# Modifying Fluval FX6



## Kate (22 Sep 2015)

Hi guys 

This is not strictly a 'planted tank' related post, so apologies in advance but please bear with me!

I'm a fancy goldfish lover and have just ordered a rimless/braceless tank with aubergine colour gloss cabinet. This is an upgrade from my current 50 gallon 24'' cube tank, I've been saving up for this tank for a long time so it was very exciting actually placing the order!

Anyway, I'm planning on running two Fluval FX6 canister filters on it, I already have one on my current tank and am going to buy another one. Because I've gone for a rimless tank and want it to look very natural and contemporary, I would like to replace the black ribbed hosing and inflow and outflow with transparent parts. I'm planning on getting transparent hosing - a previous thread on here suggests that FX6 hosing is 1'' diameter, does that sound about right? I've seen an acrylic inflow and an acrylic lily pipe outflow on eBay, my concern is to whether replacing the intake creates a pressure difference and potentially damages the filter or makes it less efficient? And how do I go about ensuring the join between the transparent hose and the original black ribbed hose is water tight? They're such powerful filters the thought of them springing a leak scares the life out of me! 
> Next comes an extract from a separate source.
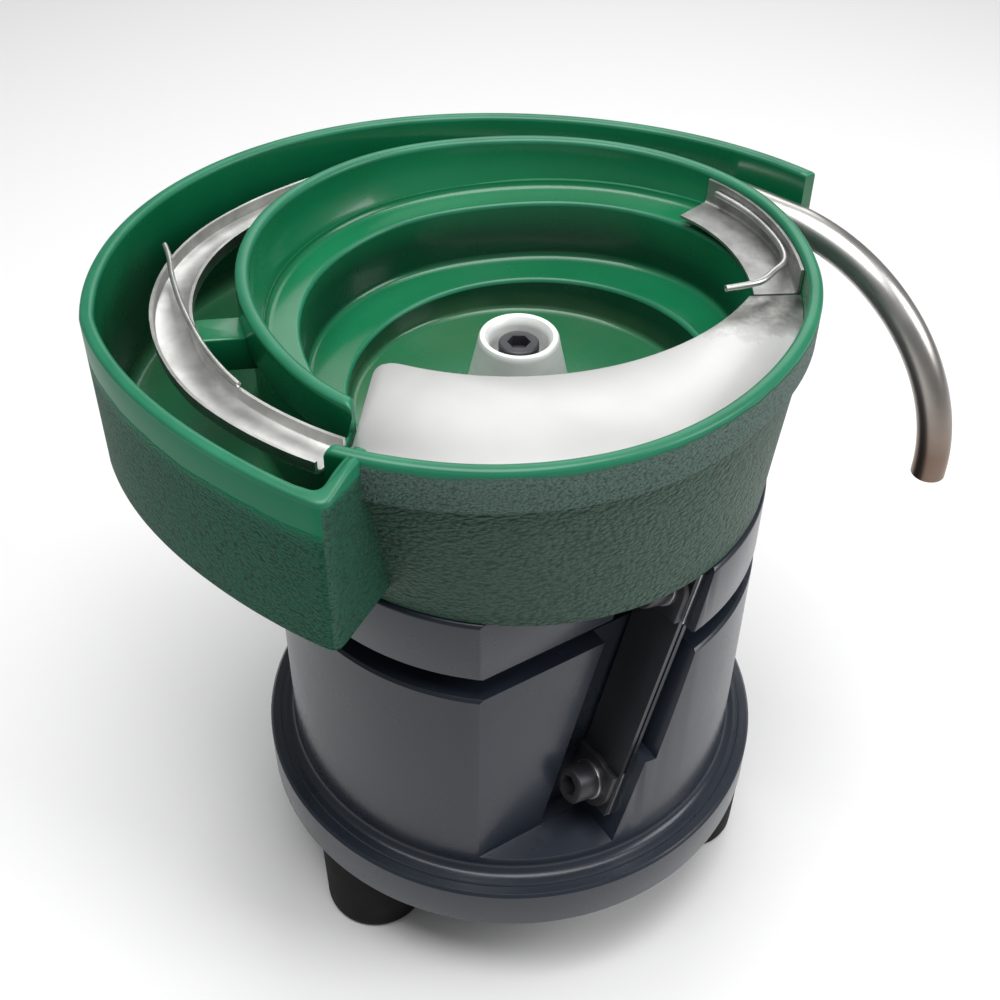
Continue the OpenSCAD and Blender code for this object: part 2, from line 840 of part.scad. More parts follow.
// Turned cone with a round cup, which the centre bolt's head sits in
cup_depth = 12;
module hub_cone() {
    color("#b9bdc0")
    translate([0, 0, bowl_floor_z])
    rotate_extrude()
    polygon([
        [bowl_bolt_d / 2 + fit, 0], [hub_foot_r, 0], [hub_top_r, hub_h - 1], [hub_top_r - 0.6, hub_h],
        [hub_top_r - 2, hub_h], [hub_top_r - 2.8, hub_h - 1.5], [9.5, hub_h - cup_depth],
        [bowl_bolt_d / 2 + fit, hub_h - cup_depth]]);
}
module bowl_washer() {
    color("#8d9094")
    translate([0, 0, bowl_floor_z + hub_h - cup_depth])
    difference() {
        cylinder(d = 16, h = 1.6);
        translate([0, 0, -1])
        cylinder(d = bowl_bolt_d + 2 * fit, h = 4);
    }
}
module bowl_bolt() {
    color("#55585c")
    translate([0, 0, bowl_floor_z + hub_h - cup_depth + 1.6])
    socket_bolt(bowl_bolt_d - fit, floor_rise + hub_h - cup_depth + 1.6 + bowl_bolt_depth);
}

// ---------------------------------------------------------------- tooling

// Gaps left between sheet metal and the bowl's wall, and at welded wires
sheet_gap = 0.2;
weld_gap = 0.1;
shelf_from = 5;
shelf_to = 45;
shelf_step = 5;
function inner_r(a) = wall_r(a) - wall_t - sheet_gap;

// Bent sheet over the track: a floor and a back that stands along the wall
module track_shelf() {
    az = [for (a = [shelf_from:shelf_step:shelf_to]) a];
    cut = [for (a = [shelf_from - shelf_step:shelf_step:shelf_to + shelf_step]) a];
    n = len(az);
    m = len(cut);
    color("#b5b2a8")
    translate([0, 0, seat_z])
    difference() {
        linear_extrude(seat_depth - 2)
        polygon(concat(
            [for (a = az) polar(inner_r(a), a)],
            [for (i = [n - 1:-1:0]) polar(inner_r(az[i]) - track_w - 0.8, az[i])]));
        translate([0, 0, sheet_t])
        linear_extrude(seat_depth)
        polygon(concat(
            [for (a = cut) polar(inner_r(a) - sheet_t, a)],
            [for (i = [m - 1:-1:0]) polar(inner_r(cut[i]) - track_w - 5, cut[i])]));
    }
}

// Flat plate over the front of the bowl, with a concave inner edge
plate_arc_r = 89.5;
plate_arc_centre = [-5, 50];
module front_plate() {
    color("#e9e9e6")
    translate([0, 0, seat_z])
    linear_extrude(plate_t)
    difference() {
        polygon(concat(
            [for (a = [shelf_from - 1:-5:wall_end + 1]) polar(inner_r(a), a)],
            [polar(94, wall_end - 0.8), polar(86, wall_end - 1.4), polar(58, -137.8), polar(54.5, -139.8)],
            [polar(51, -140), polar(30, -130)],
            [polar(40, -50), polar(inner_r(0) - track_w - 1, shelf_from - 1)]));
        translate(plate_arc_centre)
        circle(r = plate_arc_r);
    }
}

// Middle radius and underside height of the exit track
exit_start = 237;
exit_stop = 49;
exit_plan = [
    [0, 94], [10, 96.5], [18, 99], [27, 102.2], [36, 104.5], [44, 106.3], [53, 107.7], [65, 107.8],
    [75, 106.5], [88, 103.4], [100, 101.3], [127, 100], [150, 100.4], [172, 103.8], [188, 109.2]];
function exit_r(a) = smooth(exit_plan, exit_start - a);
exit_level = 25;
function exit_z(a) =
    seat_z - exit_fall * ease(max(0, exit_start - exit_level - a) / (exit_start - exit_level - exit_stop));
exit_section = [
    [-0.5, 1], [-0.5, 0.3], [-0.38, 0], [0.38, 0], [0.5, 0.3], [0.5, 1]];
module exit_track() {
    color("#a9a9a4")
    loft([for (a = [exit_start:-4:exit_stop])
        let (outer = [for (p = exit_section) [p[0] * exit_w, p[1] * exit_h]])
        let (inner = [for (i = [5:-1:0]) let (p = exit_section[i])
            [p[0] * (exit_w - 2 * sheet_t), sheet_t + p[1] * (exit_h - sheet_t)]])
        [for (p = concat(outer, inner))
            let (q = polar(exit_r(a) + p[0], a)) [q[0], q[1], exit_z(a) + p[1]]]]);
}

// Outlet tube, welded to the exit track's end: a straight start, a quarter
// bend and a straight end
tube_drop = 1.3;
tube_z = exit_z(exit_stop) + tube_d / 2 - tube_drop;
module tube_form(r) {
    rotate([0, 0, exit_stop])
    translate([exit_r(exit_stop), -weld_gap, tube_z])
    rotate([0, 0, -90]) {
        rotate([0, 90, 0])
        cylinder(r = r, h = tube_start);
        translate([tube_start, 0, -tube_bend_r])
        rotate([90, 0, 0])
        rotate_extrude(angle = 90)
        translate([tube_bend_r, 0])
        circle(r = r);
        translate([tube_start + tube_bend_r, 0, -tube_bend_r - tube_end])
        cylinder(r = r, h = tube_end);
    }
}
module outlet_tube() {
    color("#b5b5b2")
    difference() {
        tube_form(tube_d / 2);
        tube_form(tube_d / 2 - tube_t);
    }
}

// Wiper: welded to the shelf's back, then bent in over the track
wiper_rise = 6.5;
function wiper_in(a) = inner_r(a) - sheet_t - weld_gap - wiper_d / 2;
wiper_path = concat(
    [for (a = [shelf_to - 3:-8:shelf_to - 27]) polar(wiper_in(a), a)],
    [polar(wiper_in(12) - 1.5, 12), polar(wiper_in(8) - 6.5, 8), polar(75, 4), polar(64, 1)]);
module wiper_wire() {
    color("#c3c3bd")
    wire(curve([for (p = wiper_path) [p[0], p[1], seat_z + wiper_rise]], 4), wiper_d);
}

// Guide: welded to the top edges of the exit track's sides, which it crosses
// to its free end
guide_from = 213;
guide_to = 171.5;
function guide_z(a) = exit_z(a) + exit_h + weld_gap + guide_d / 2;
guide_path = [
    [guide_from, exit_r(guide_from) - (exit_w - sheet_t) / 2, 0], [207, 97, 0.6], [199, 99.3, 1],
    [188, 103.4, 1.2], [178, 109, 0.6], [guide_to, exit_r(guide_to) + (exit_w - sheet_t) / 2, 0],
    [168, 118, 0.2]];
module guide_wire() {
    color("#c3c3bd")
    wire(curve([for (g = guide_path)
        let (q = polar(g[1], g[0])) [q[0], q[1], guide_z(g[0]) + g[2]]], 4), guide_d);
}

base_casting();
foot_front();
foot_right();
foot_back();
foot_studs();
upper_casting();
leaf_spring_front();
leaf_spring_back();
leaf_spring_left();
lower_spring_spacers();
upper_spring_spacers();
lower_clamps();
upper_clamps();
lower_lock_washers();
upper_lock_washers();
lower_spring_bolts();
upper_spring_bolts();
magnet_bracket();
magnet_core();
magnet_bobbin();
magnet_winding();
magnet_screws();
armature_plate();
armature();
armature_screws();
cable_gland();
bowl();
hub_cone();
bowl_bolt();
bowl_washer();
track_shelf();
front_plate();
exit_track();
outlet_tube();
wiper_wire();
guide_wire();
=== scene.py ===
import bmesh
import bpy
import math
from mathutils import Matrix, Vector


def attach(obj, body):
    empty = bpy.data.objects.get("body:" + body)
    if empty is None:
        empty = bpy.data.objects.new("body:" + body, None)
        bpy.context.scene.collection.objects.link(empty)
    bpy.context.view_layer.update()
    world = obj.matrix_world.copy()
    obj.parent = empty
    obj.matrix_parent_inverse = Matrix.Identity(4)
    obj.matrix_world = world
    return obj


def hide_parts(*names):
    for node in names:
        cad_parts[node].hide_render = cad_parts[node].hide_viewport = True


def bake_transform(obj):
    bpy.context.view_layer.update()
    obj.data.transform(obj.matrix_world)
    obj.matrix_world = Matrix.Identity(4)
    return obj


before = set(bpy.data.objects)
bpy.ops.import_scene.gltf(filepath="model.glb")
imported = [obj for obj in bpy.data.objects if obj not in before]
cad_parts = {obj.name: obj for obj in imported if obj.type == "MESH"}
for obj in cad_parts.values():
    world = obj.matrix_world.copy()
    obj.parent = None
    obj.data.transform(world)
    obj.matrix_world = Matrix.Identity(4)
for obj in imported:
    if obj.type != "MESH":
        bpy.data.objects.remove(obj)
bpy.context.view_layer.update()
MM = 0.001

# ------------------------------------------------------------------ levels and plans
# Lengths are in mm and angles in degrees. Azimuths run anticlockwise from +X. The track, the wall
# and the exit track run clockwise, so their tables count degrees clockwise from their own start.
BOWL_Z, FLOOR_Z, BAND_Z, SEAT_Z, RIM_Z = 180.6, 197.6, 234.7, 238.5, 250.0

# main wall: (azimuth, outer radius); the body below stands BAND_STEP further in
WALL_T, BAND_STEP, BAND_BEVEL, BODY_R = 4.5, 2.5, 1.25, 84
WALL_START, WALL_END = 234, -121
WALL_PLAN = [(234, 82.5), (205, 83.8), (160, 92), (130, 93.3), (95, 91.7), (40, 97.5), (5, 94),
             (-35, 89.3), (-75, 92.3), (-105, 97), (-121, 101)]

# track: (degrees from its start, inner radius) of its first turn; then it follows the wall
TRACK_START, TRACK_W, TRACK_SINK, PITCH = -65, 14.0, 0.3, 22.5
FIRST_TURN = [(0, 46), (60, 51.5), (115, 56), (205, 59), (295, 63), (415, 63.5)]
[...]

I know you guys are experts with these filter modifications, and I'm a complete noob (didn't know what a lily pipe was until I looked at this forum!) so I would be most grateful of any advice. Many thanks in advance


----------



## Edvet (22 Sep 2015)

I don't think there are Lily pipes fitting an FX6, these are quite powerfull.
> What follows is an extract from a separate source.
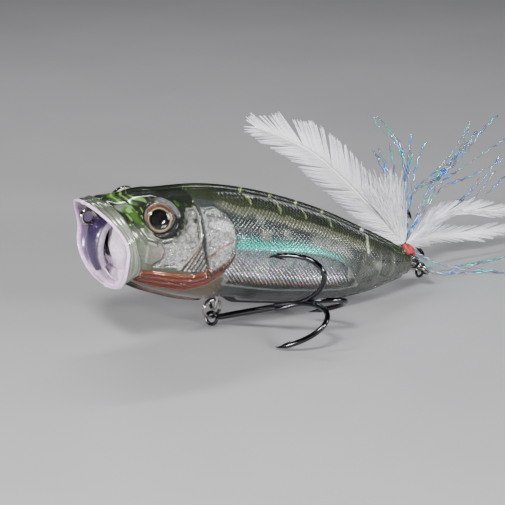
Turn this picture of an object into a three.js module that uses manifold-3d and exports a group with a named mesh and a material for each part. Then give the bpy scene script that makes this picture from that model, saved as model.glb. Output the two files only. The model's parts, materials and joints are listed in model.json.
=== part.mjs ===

http://www.thereeftank.com/forums/f76/diy-fluval-fx5-spraybar-160622.html
http://www.aquariumadvice.com/forums/f24/fluval-fx6-how-to-go-about-this-beast-272660-2.html

Not much on the web on changing the FX6, looks like you are in DIY territory


----------



## Kate (22 Sep 2015)

I thought as much. I don't think it's going to be straight forward but hopefully it will be worth the effort. I agree that a spraybar would be a better option as was done in that first link. I'm also considering inlining a heater...


----------